To the great British public, every kind of steam road vehicle is a ‘steam roller’. The number of times you overhear a father pointing at a diesel roller and say ‘look at that lovely steam roller’. The Press report that some such Bill was ‘steam-rollered’ through Parliament – small wonder then, that, despite its demise from everyday use, the name lives on.

Many members of the older generation have a soft spot for the steam roller because, for many town dwellers, this would have been their first contact with a steam road vehicle.
The first intimation that a road was to be resurfaced was the metallic scraping around 7.30am as granite chips were shovelled out of a horse-drawn cart into heaps some 10ft apart on the pavement or grass verge on one side of the road.
Each side of the road was done separately so as to allow single-line traffic to pass by. This always fascinated me as there was one old dobbin (horse) that was so much more intelligent than his mates and gave such a convincing demonstration that he knew his job completely.
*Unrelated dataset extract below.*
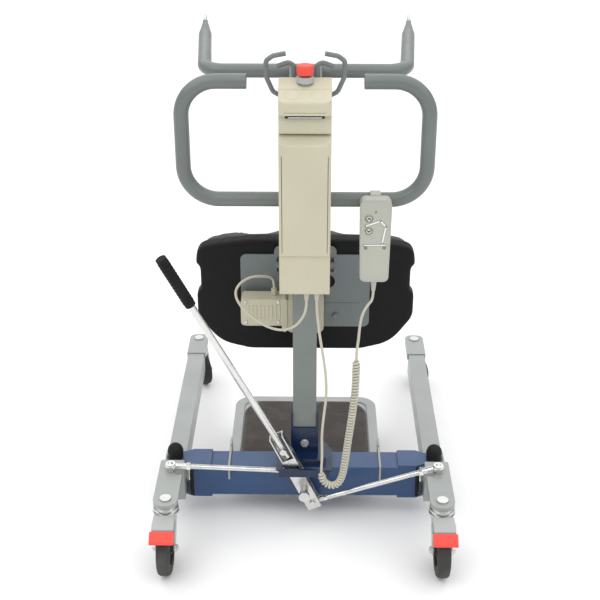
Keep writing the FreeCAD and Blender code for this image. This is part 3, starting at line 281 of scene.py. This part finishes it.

He and his master would arrive on the scene, his master would then get into the cart and start to put so many shovels-full into each heap, then one click of his tongue was all that was needed to get the job going.
After so many shovels-full, the horse would move forward of his own accord and stop about 10ft farther on, without a word being spoken, and so continue on up the road.
By this time, a four-wheel cart would have arrived whereby the road gang would unload two gates with feet to put across the beginning and end of the section.
These were about 6ft long, light buff colour, on which were painted in black the words ‘Beware of steam roller’.

At the end of the gate nearest the centre of the road was a metal socket into which fitted a red flag at an angle.
I cannot recollect the details of the tar wagon other than that the tar was sprayed on the road just in front of the large brush which spanned half the road, being raised to avoid tarring over manhole covers where the tar would be hand brushed round them.
Meanwhile, the steam roller has arrived. Standing quietly simmering, while the driver ‘oiled round’, it gave small boys the chance to grab a closer look.
As the road was being tarred, men would follow behind it, spreading the chips from the previously-placed heaps.

Then would come the moment I can still see and smell, as the roller moved forward to start work. The change in sound as it ran on the chips, the smell of hot oil and tar – a very heady mixture.